■ GIVEN EXERCISE: Reproduce all of the data exactly.

■ DATA PROVIDED:
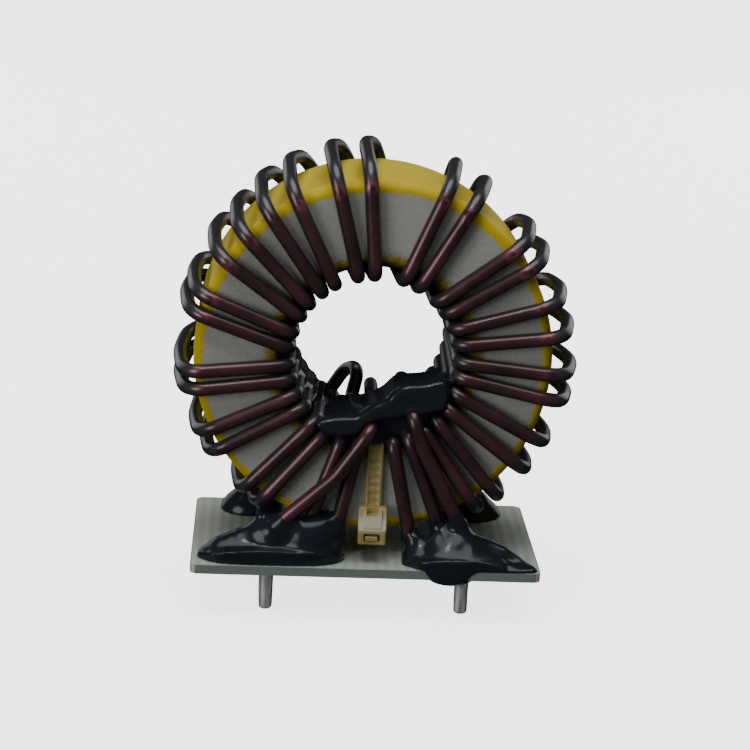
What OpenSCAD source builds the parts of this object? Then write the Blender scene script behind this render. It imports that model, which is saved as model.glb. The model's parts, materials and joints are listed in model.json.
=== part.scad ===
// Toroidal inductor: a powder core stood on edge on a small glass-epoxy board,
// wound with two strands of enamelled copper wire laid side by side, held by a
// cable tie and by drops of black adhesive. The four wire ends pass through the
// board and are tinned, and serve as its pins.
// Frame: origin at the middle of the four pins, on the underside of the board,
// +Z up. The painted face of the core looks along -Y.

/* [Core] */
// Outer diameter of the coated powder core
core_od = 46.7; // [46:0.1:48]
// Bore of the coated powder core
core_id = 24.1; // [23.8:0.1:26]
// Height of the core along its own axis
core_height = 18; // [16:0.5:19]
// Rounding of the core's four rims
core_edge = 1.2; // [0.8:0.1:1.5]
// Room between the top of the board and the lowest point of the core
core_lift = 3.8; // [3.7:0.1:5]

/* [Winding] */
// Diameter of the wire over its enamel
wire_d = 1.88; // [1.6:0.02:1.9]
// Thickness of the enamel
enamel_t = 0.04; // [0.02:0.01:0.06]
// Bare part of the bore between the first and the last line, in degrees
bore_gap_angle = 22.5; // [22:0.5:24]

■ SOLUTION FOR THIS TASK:
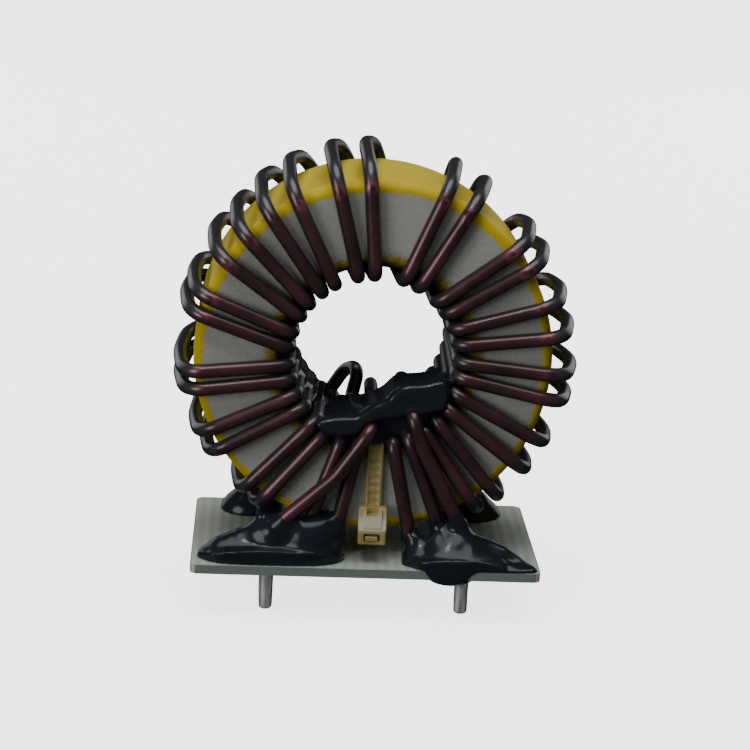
What OpenSCAD source builds the parts of this object? Then write the Blender scene script behind this render. It imports that model, which is saved as model.glb. The model's parts, materials and joints are listed in model.json.
=== part.scad ===
// Toroidal inductor: a powder core stood on edge on a small glass-epoxy board,
// wound with two strands of enamelled copper wire laid side by side, held by a
// cable tie and by drops of black adhesive. The four wire ends pass through the
// board and are tinned, and serve as its pins.
// Frame: origin at the middle of the four pins, on the underside of the board,
// +Z up. The painted face of the core looks along -Y.

/* [Core] */
// Outer diameter of the coated powder core
core_od = 46.7; // [46:0.1:48]
// Bore of the coated powder core
core_id = 24.1; // [23.8:0.1:26]
// Height of the core along its own axis
core_height = 18; // [16:0.5:19]
// Rounding of the core's four rims
core_edge = 1.2; // [0.8:0.1:1.5]
// Room between the top of the board and the lowest point of the core
core_lift = 3.8; // [3.7:0.1:5]

/* [Winding] */
// Diameter of the wire over its enamel
wire_d = 1.88; // [1.6:0.02:1.9]
// Thickness of the enamel
enamel_t = 0.04; // [0.02:0.01:0.06]
// Bare part of the bore between the first and the last line, in degrees
bore_gap_angle = 22.5; // [22:0.5:24]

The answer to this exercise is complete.